Among the Free is the book that draws Margaret Peterson Haddix's Shadow Children series to a satisfying resolution.
The novel opens with illegal third child Luke Garner and his illegal friends, Trey, Nina, Matthias, Percy, and Alia, all working undercover at the Population Police headquarters to try to sabotage the totalitarian government from within. Luke works as a stable hand and is summoned by the sergeant for a special mission distributing new ID cards to citizens. When an elderly woman refuses to go to the village square to receive her new card and Luke disobeys his sergeant's command to shoot her, Luke unwittingly starts an open civil war between the villagers and the Population Police.

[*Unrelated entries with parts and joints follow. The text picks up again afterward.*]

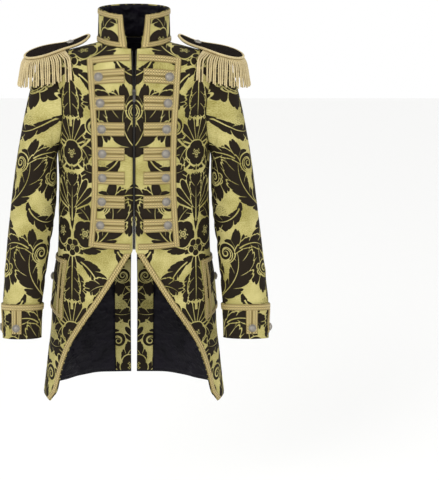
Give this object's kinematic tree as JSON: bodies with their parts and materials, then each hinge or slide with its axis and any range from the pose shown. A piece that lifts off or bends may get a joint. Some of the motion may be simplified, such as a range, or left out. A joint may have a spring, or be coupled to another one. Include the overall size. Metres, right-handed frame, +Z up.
{
  "type": "tailcoat",
  "caption": "Hollow brocade tailcoat with stand collar, braided breast, fringed epaulettes, turned cuffs and cutaway tails, filled out as worn.",
  "frame": {"origin": "middle of the neck, level with the inner ends of the shoulder seams, where the wearer carries the coat", "axes": "+X to the wearer's left, -Y to the front, +Z up"},
  "size_m": [0.669, 0.2954, 0.9845],
  "materials": {
    "brocade": "woven damask, gold-green ground with brown-black leaves",
    "gold_braid": "woven gold braid",
    "satin_lining": "black satin",
    "black_felt": "felt",
    "pale_cord": "twisted pale gold cord",
    "antique_silver": "antique silver",
    "zip_tape": "black woven tape with plastic teeth",
    "zip_metal": "black enamelled metal"
  },
  "bodies": {
    "coat": {"front_left": "brocade", "sleeve_left": "brocade", "cuff_left": "brocade", "pocket_flap_left": "brocade", "vent_facing_left": "brocade", "bib_braid_left": "gold_braid", "cutaway_braid_left": "gold_braid", "vent_braid_left": "gold_braid", "cuff_braid_left": "gold_braid", "pocket_braid_left": "gold_braid", "tail_lining_left": "satin_lining", "epaulette_board_left": "black_felt", "epaulette_cord_left": "pale_cord", "epaulette_fringe_left": "pale_cord", "cuff_button_front_left": "antique_silver", "cuff_button_side_left": "antique_silver", "vent_button_left": "antique_silver", "pocket_button_left": "antique_silver", "epaulette_button_left": "antique_silver", "breast_button_left_1": "antique_silver", "breast_button_left_2": "antique_silver", "breast_button_left_3": "antique_silver", "breast_button_left_4": "antique_silver", "breast_button_left_5": "antique_silver", "breast_button_left_6": "antique_silver", "breast_button_left_7": "antique_silver", "front_right": "brocade", "sleeve_right": "brocade", "cuff_right": "brocade", "pocket_flap_right": "brocade", "vent_facing_right": "brocade", "bib_braid_right": "gold_braid", "cutaway_braid_right": "gold_braid", "vent_braid_right": "gold_braid", "cuff_braid_right": "gold_braid", "pocket_braid_right": "gold_braid", "tail_lining_right": "satin_lining", "epaulette_board_right": "black_felt", "epaulette_cord_right": "pale_cord", "epaulette_fringe_right": "pale_cord", "cuff_button_front_right": "antique_silver", "cuff_button_side_right": "antique_silver", "vent_button_right": "antique_silver", "pocket_button_right": "antique_silver", "epaulette_button_right": "antique_silver", "breast_button_right_1": "antique_silver", "breast_button_right_2": "antique_silver", "breast_button_right_3": "antique_silver", "breast_button_right_4": "antique_silver", "breast_button_right_5": "antique_silver", "breast_button_right_6": "antique_silver", "breast_button_right_7": "antique_silver", "back": "brocade", "collar": "brocade", "collar_braid": "gold_braid", "neck_lining": "satin_lining", "zip": "zip_tape", "zip_slider": "zip_metal"},
    "pull_tab": {"zip_pull": "zip_metal"}
  },
  "joints": [
    {"name": "pull_tab_hinge", "type": "hinge", "parent": "coat", "child": "pull_tab", "pos_m": [0, -0.12299, -0.10937], "axis": [-1, 0, 0], "range_deg": [0, 160]}
  ]
}
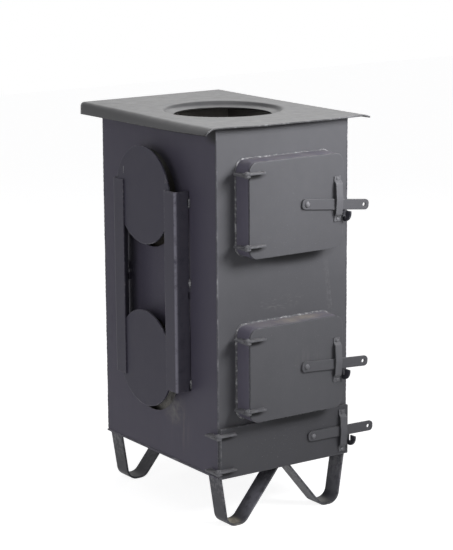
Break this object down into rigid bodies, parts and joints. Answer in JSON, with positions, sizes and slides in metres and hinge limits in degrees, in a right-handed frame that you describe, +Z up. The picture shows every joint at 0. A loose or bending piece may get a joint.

The moment Luke refuses to shoot, he runs off into the woods and goes into hiding for several days. He eventually makes his way into a village of starving people and meets Eli, who informs him that his village no longer cares about their own needs; everything they do is for the sake of caring for others in need, like Luke. The reason is because Eli's people were filled with such a horrid sense of guilt when they once turned in a family with an illegal third child for the sake of food. To demonstrate the villagers' devotion to ethics, Eli helps Luke escape the Population Police, and in so doing, Luke makes his way into another village where he sees that the citizens have finally overthrown the Population Police. However, upon returning to Population Police headquarters, Luke learns that former Population Police leaders already have plans to feed the public with propaganda that third children are responsible for all of society's ills and starving conditions, thereby taking back the government.
Luke gallantly stands before a news anchor and relays his entire life's story as an illegal third child, as well as the stories of his friends Trey, Nina, and Matthias. Their stories of hardship help persuade the people that third children are innocent and that the government is responsible for all suffering, securing freedom among his people.